▽

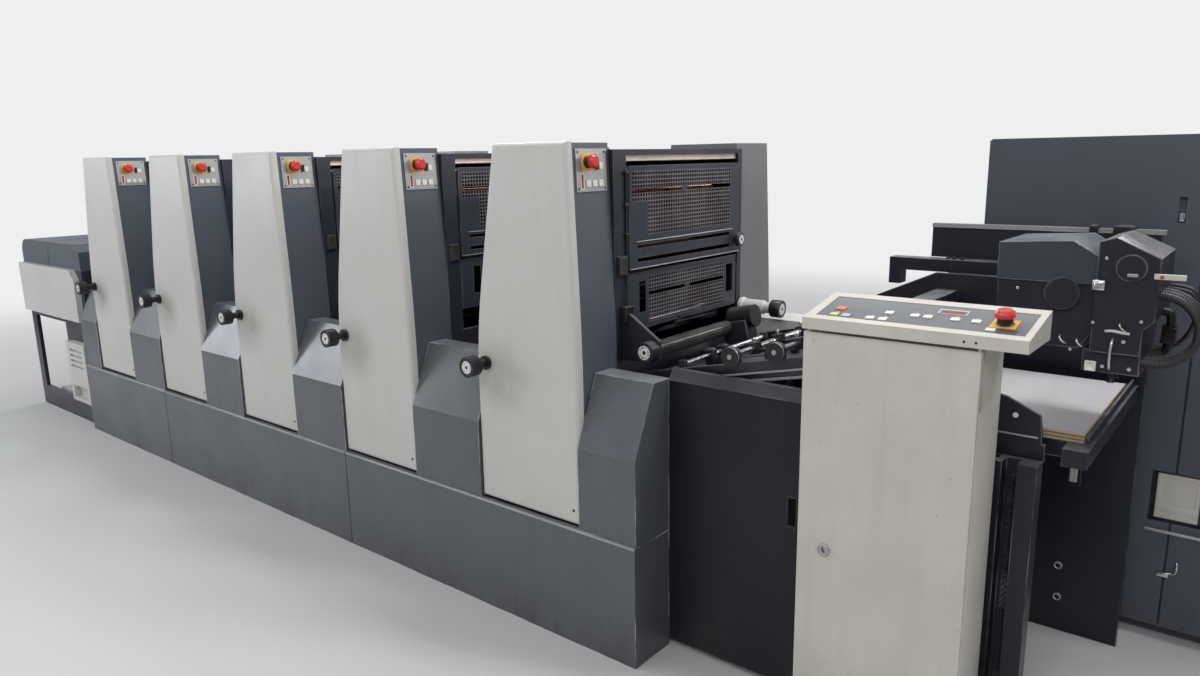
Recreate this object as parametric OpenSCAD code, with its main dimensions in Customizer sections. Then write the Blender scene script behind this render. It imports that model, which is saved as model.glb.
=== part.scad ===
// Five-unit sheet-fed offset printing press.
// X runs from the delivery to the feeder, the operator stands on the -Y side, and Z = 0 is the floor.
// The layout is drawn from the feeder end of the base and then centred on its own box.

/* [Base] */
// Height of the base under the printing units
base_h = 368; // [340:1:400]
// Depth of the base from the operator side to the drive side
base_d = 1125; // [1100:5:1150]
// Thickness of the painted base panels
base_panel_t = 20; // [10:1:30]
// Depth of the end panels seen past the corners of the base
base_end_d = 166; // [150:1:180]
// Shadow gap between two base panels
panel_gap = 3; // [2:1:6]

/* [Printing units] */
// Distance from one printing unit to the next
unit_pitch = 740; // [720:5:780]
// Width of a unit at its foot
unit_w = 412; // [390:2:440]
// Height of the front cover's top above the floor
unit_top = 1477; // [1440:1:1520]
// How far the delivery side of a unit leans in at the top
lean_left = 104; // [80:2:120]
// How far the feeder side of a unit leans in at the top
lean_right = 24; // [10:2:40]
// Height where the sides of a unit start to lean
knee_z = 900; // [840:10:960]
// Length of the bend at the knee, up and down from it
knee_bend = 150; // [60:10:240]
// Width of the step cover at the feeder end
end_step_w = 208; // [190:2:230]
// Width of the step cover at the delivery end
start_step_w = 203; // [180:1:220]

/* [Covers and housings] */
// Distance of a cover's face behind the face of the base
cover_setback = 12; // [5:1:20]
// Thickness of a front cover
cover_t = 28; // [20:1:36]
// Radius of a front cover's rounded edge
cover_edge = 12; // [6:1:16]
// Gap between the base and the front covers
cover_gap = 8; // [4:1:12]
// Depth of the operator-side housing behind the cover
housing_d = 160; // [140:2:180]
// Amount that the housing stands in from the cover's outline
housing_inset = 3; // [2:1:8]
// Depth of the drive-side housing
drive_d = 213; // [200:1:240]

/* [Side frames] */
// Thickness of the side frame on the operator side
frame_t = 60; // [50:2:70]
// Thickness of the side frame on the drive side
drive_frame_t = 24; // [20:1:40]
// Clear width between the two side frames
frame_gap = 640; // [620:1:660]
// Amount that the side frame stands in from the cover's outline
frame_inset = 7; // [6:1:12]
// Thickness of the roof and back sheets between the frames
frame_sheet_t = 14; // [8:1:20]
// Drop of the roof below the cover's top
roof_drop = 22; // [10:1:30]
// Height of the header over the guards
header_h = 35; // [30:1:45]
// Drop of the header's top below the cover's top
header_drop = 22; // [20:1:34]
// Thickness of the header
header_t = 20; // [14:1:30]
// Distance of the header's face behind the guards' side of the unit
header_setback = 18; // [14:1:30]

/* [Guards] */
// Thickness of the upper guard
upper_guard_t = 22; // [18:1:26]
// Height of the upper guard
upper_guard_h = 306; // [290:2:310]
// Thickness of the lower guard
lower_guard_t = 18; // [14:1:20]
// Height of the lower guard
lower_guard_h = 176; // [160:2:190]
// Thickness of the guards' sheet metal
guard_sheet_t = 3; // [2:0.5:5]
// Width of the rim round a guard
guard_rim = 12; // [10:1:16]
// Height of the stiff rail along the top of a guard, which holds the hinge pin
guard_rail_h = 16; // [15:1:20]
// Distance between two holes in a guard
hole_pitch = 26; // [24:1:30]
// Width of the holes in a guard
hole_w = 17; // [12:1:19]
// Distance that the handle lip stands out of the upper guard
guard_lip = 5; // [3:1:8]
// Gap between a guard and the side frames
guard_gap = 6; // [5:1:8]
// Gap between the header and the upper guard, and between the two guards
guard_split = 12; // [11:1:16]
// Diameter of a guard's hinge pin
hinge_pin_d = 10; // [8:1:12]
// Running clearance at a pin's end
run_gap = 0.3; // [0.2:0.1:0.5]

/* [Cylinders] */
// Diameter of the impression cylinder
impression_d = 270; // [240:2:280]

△

▶ Description of the task: Only the lines from the top of the data through the line that contains "panel_gap = 3; // [2:1:6]" should be quoted, exactly as they stand.

▶ Full answer:
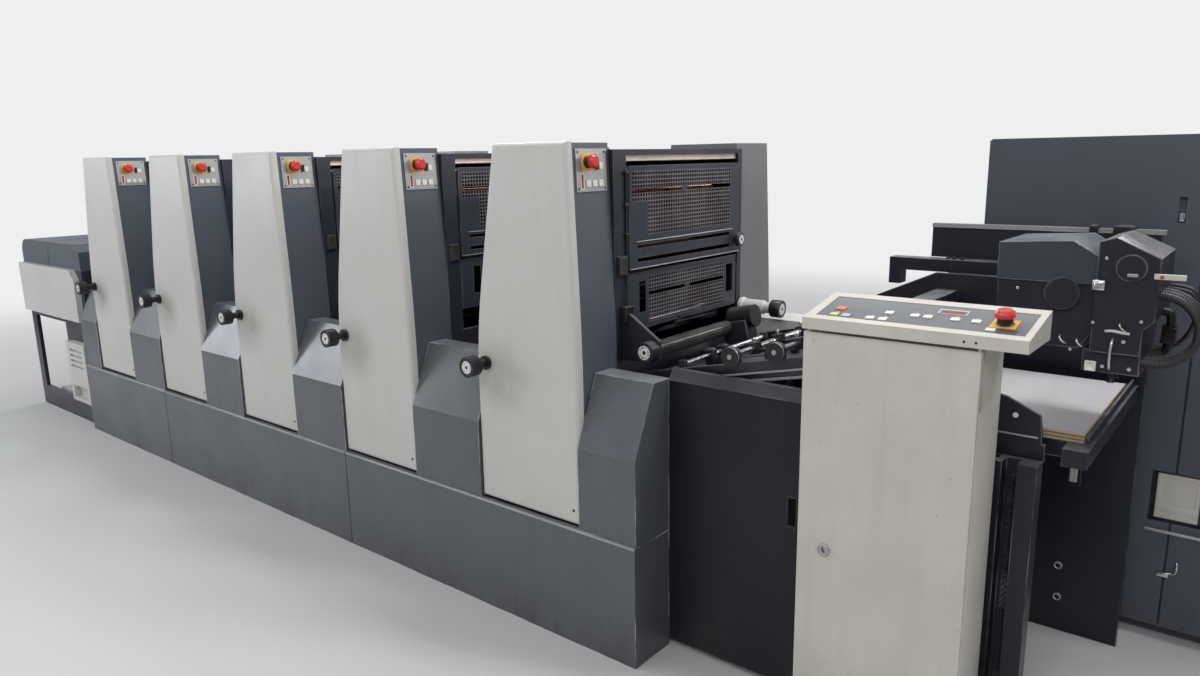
Recreate this object as parametric OpenSCAD code, with its main dimensions in Customizer sections. Then write the Blender scene script behind this render. It imports that model, which is saved as model.glb.
=== part.scad ===
// Five-unit sheet-fed offset printing press.
// X runs from the delivery to the feeder, the operator stands on the -Y side, and Z = 0 is the floor.
// The layout is drawn from the feeder end of the base and then centred on its own box.

/* [Base] */
// Height of the base under the printing units
base_h = 368; // [340:1:400]
// Depth of the base from the operator side to the drive side
base_d = 1125; // [1100:5:1150]
// Thickness of the painted base panels
base_panel_t = 20; // [10:1:30]
// Depth of the end panels seen past the corners of the base
base_end_d = 166; // [150:1:180]
// Shadow gap between two base panels
panel_gap = 3; // [2:1:6]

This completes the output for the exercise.